[<prev] [next>] [<thread-prev] [thread-next>] [day] [month] [year] [list]
Message-ID: <20241014105912.3207374-13-ryan.roberts@arm.com>
Date: Mon, 14 Oct 2024 11:58:20 +0100
From: Ryan Roberts <ryan.roberts@....com>
To: Alexei Starovoitov <ast@...nel.org>,
Andrew Morton <akpm@...ux-foundation.org>,
Anshuman Khandual <anshuman.khandual@....com>,
Ard Biesheuvel <ardb@...nel.org>,
Catalin Marinas <catalin.marinas@....com>,
Daniel Borkmann <daniel@...earbox.net>,
David Hildenbrand <david@...hat.com>,
Greg Marsden <greg.marsden@...cle.com>,
Ivan Ivanov <ivan.ivanov@...e.com>,
Kalesh Singh <kaleshsingh@...gle.com>,
Marc Zyngier <maz@...nel.org>,
Mark Rutland <mark.rutland@....com>,
Matthias Brugger <mbrugger@...e.com>,
Miroslav Benes <mbenes@...e.cz>,
Will Deacon <will@...nel.org>
Cc: Ryan Roberts <ryan.roberts@....com>,
bpf@...r.kernel.org,
linux-arm-kernel@...ts.infradead.org,
linux-kernel@...r.kernel.org,
linux-mm@...ck.org
Subject: [RFC PATCH v1 13/57] bpf: Remove PAGE_SIZE compile-time constant assumption
To prepare for supporting boot-time page size selection, refactor code
to remove assumptions about PAGE_SIZE being compile-time constant.

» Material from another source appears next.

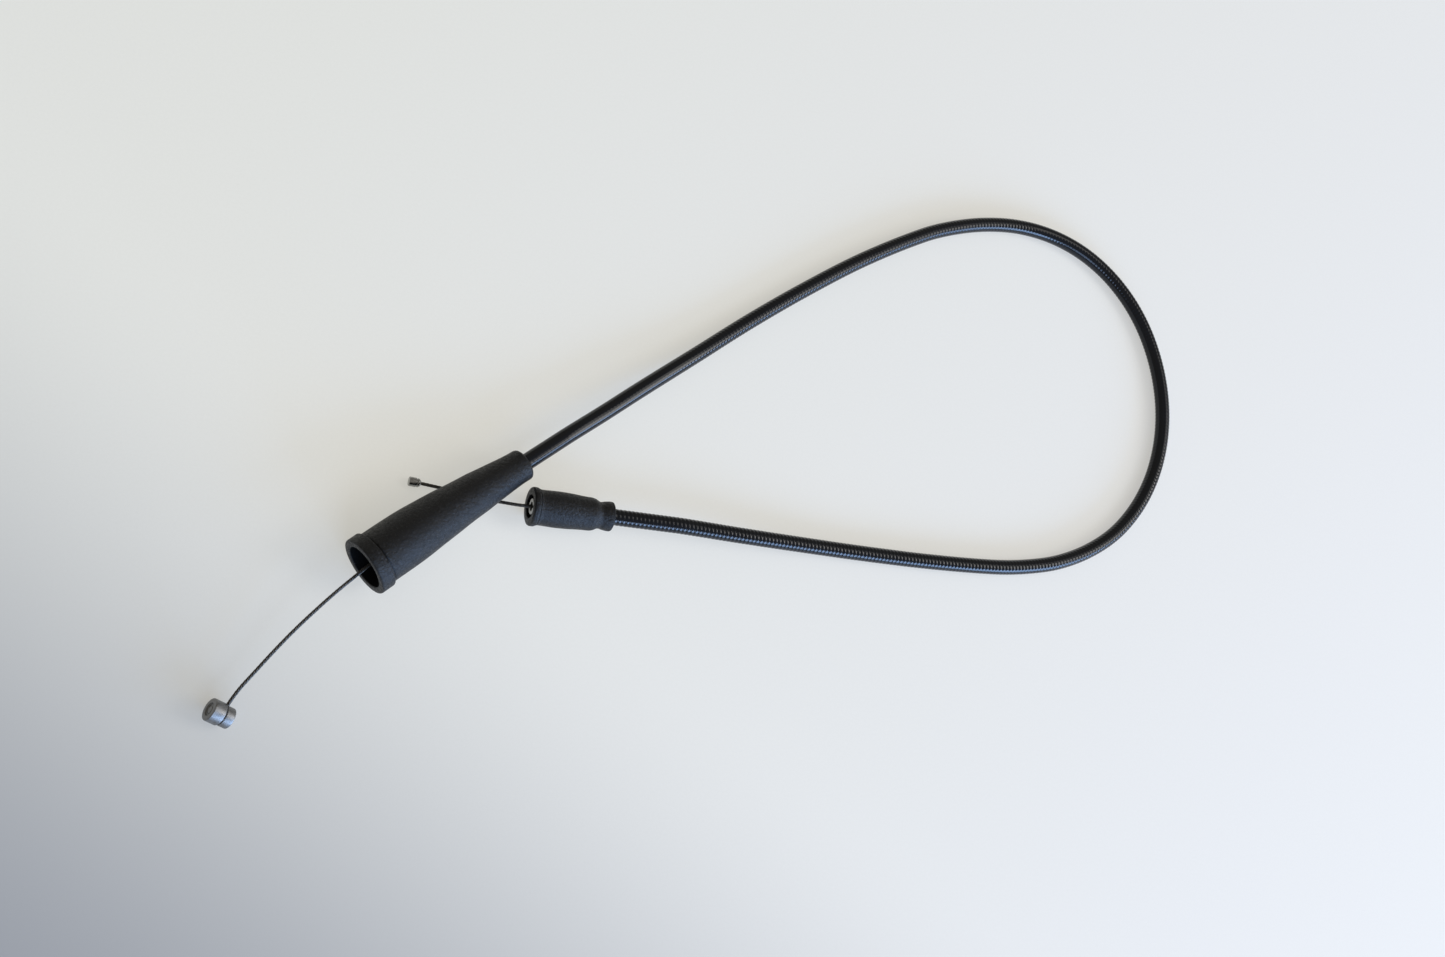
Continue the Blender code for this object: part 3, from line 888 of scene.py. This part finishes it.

Code
intended to be equivalent when compile-time page size is active.
Refactor "struct bpf_ringbuf" so that consumer_pos, producer_pos,
pending_pos and data are no longer embedded at (static) page offsets
within the struct. This can't work for boot-time page size because the
page size isn't known at compile-time. Instead, only define the meta
data in the struct, along with pointers to those values. At "struct
bpf_ringbuf" allocation time, the extra pages are allocated at the end
and the pointers are initialized to point to the correct locations.
Additionally, only expose the __PAGE_SIZE enum to BTF for compile-time
page size builds. We don't know the page size at compile-time for
boot-time builds. NOTE: This may need some extra thought; perhaps
__PAGE_SIZE should be exposed as 0 in this case? And/or perhaps
__PAGE_SIZE_MIN/__PAGE_SIZE_MAX should be exposed? And there would need
to be a runtime mechanism for querying the page size (e.g.
getpagesize()).
Signed-off-by: Ryan Roberts <ryan.roberts@....com>
---
***NOTE***
Any confused maintainers may want to read the cover note here for context:
https://lore.kernel.org/all/20241014105514.3206191-1-ryan.roberts@arm.com/
kernel/bpf/core.c | 9 ++++++--
kernel/bpf/ringbuf.c | 54 ++++++++++++++++++++++++--------------------
2 files changed, 37 insertions(+), 26 deletions(-)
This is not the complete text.